Te’o’s story of the death of his grandmother and girlfriend within a 12-hour period of each other fueled sympathy and admiration both by the media and the public for the young football player in September of 2012.

However, as Deadspin revealed this week, the story was a lie. Te’o’s grandmother did die in September 2012, but there was no girlfriend and no subsequent death from leukemia. It turns out that this was a publicity move of dishonesty and fraud – probably to up the chances of Te’o winning the Heisman Trophy and being drafted higher in the NFL – that, no matter what the assertions of Te’o and Notre Dame officials are, Te’o was intimately involved in and continually purported to be true.

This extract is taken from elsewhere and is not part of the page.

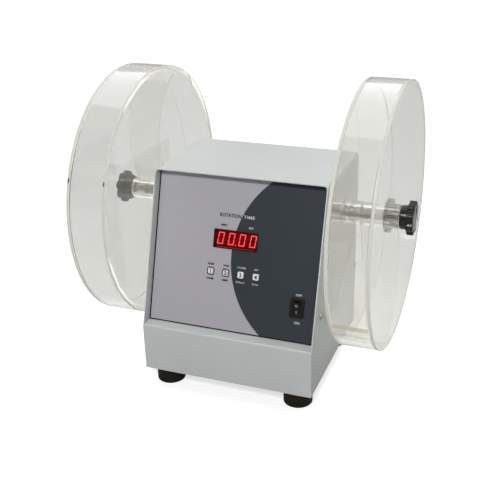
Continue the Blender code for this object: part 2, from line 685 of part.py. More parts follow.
def make_keypad_board():
    """Board with a tact switch behind each key, on pillars behind the panel."""
    top = -DISPLAY_BACK - GAP
    middle = top - BOARD_THICKNESS / 2
    side = SWITCH_SIDE / 2
    low_up = KEY_UP - KEY_TALL / 2 - BOARD_MARGIN
    high_up = DISPLAY_UP + DISPLAY_TALL / 2 + BOARD_MARGIN
    half = KEY_PITCH * KEY_COUNT / 2 + BOARD_MARGIN
    board = between("keypad_board", (KEY_ACROSS - half, low_up, top - BOARD_THICKNESS),
                    (KEY_ACROSS + half, high_up, top), BOARD_GREEN, PANEL)
    key_foot = -SHEET - GAP - KEY_FLANGE
    plunger_top = key_foot - KEY_TRAVEL - GAP
    for number, place in enumerate(key_places()):
        switch = between("switch_%d" % number, (place - side, KEY_UP - side, middle),
                         (place + side, KEY_UP + side, top + SWITCH_HEIGHT), parent=PANEL)
        fuse(board, as_cutter(switch))
        length = plunger_top - top - SWITCH_HEIGHT / 2
        plunger = rod("plunger_%d" % number, PLUNGER_RADIUS, length,
                      (place, KEY_UP, plunger_top - length / 2), parent=PANEL, steps=PEG_STEPS)
        fuse(board, as_cutter(plunger))
    pillar_top = -SHEET - GAP
    length = pillar_top - top + BOARD_THICKNESS / 2
    for number, (sign, height) in enumerate(((-1, low_up), (1, low_up), (-1, high_up), (1, high_up))):
        inward = PILLAR_RADIUS if height == low_up else -PILLAR_RADIUS
        across = KEY_ACROSS + sign * (half - PILLAR_RADIUS)
        pillar = rod("keypad_pillar_%d" % number, PILLAR_RADIUS, length,
                     (across, height + inward, pillar_top - length / 2), parent=PANEL, steps=PEG_STEPS)
        fuse(board, as_cutter(pillar))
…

The fact that Te’o actively participated in the fraud is what highlights his own and Notre Dame’s lack of quintessential leadership. How Notre Dame’s athletic director can keep telling people that Te’o is an innocent victim of a hoax when Te’o’s own words convict him and show him to be thoroughly involved in the web of deceit is beyond comprehension. It seems that once people go down the road of dishonesty, eventually they begin to believe their own lies to the point that truth is never and can never be within their grasps again.

Te’o’s dishonesty, with Notre Dame’s apparent approval and backing, has destroyed any credibility – and that includes trust and trustworthiness – he had. Even if he is drafted by the NFL (personally, I think they’d be crazy to draft him), no one will ever trust him again. He has proven himself to be an unquintessential leader: unreliable, undependable, dishonest, untrustworthy, and selfish, self-centered, and self-absorbed.

Te’o, in the end, like Lance Armstrong, and like every other unquintessential leader, is all about himself. They don’t care about the team or the truth. They have no integrity. They lack any authenticity. They are pretenders, wannabe’s, and examples of the opposite of what we as quintessential leaders want to be, should be, and, indeed, must be.